Surrounded by the burning, sinking wrecks of the USS Oklahoma, West Virginia and Arizona, the Tennessee could not escape its mooring position on Battleship Row.
Flames from oil fires and burning debris caused numerous blazes aboard the battleship, which also suffered two direct bomb hits. Fragments from the second bomb, which struck a Tennessee turret, hit and mortally wounded the captain of the nearby West Virginia.
Commander Colin Campbell, executive officer of the Tennessee, described rushing from his home in Waikiki that Sunday morning, reaching Pearl Harbor over an hour after the attack began to find his ship on fire and surrounded by burning oil.
“The stern of the Tennessee was on fire, and fires were raging on the Arizona and West Virginia, threatening destruction of this ship,” Campbell wrote. “The officers on the bridge of the West Virginia informed me that her after magazines had been flooded but that efforts had been made to flood the forward magazines, but as the second deck was underwater, they were not sure that they had succeeded.
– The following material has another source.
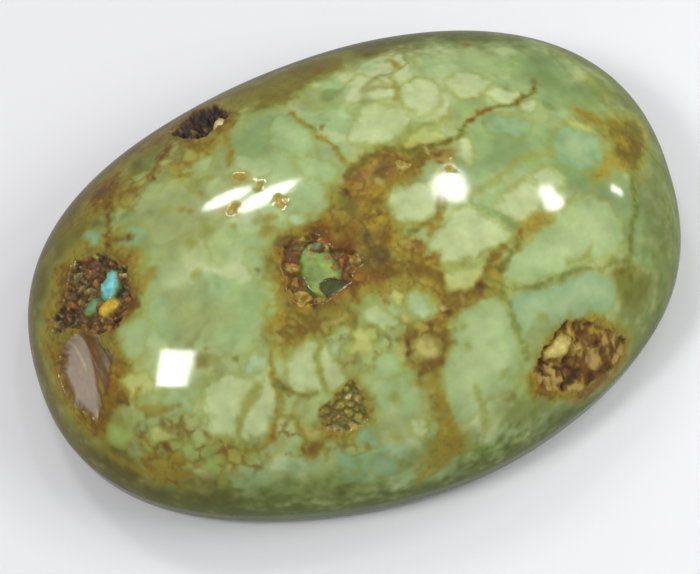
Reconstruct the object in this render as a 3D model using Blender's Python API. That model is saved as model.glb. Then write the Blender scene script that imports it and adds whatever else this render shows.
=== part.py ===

I told them that their magazines must be flooded at all costs, as this ship (Tennessee) was relatively undamaged and must be saved.”
He reported that the fires on his ship were under control by 10:30 a.m., but the Tennessee was “constantly in danger” for the next few days because of oil fires from the Arizona.
Five Tennessee crew members were killed in the attack, but the Navy reported that the ship was “relatively unscathed.”
Sources include Naval History and Heritage Command.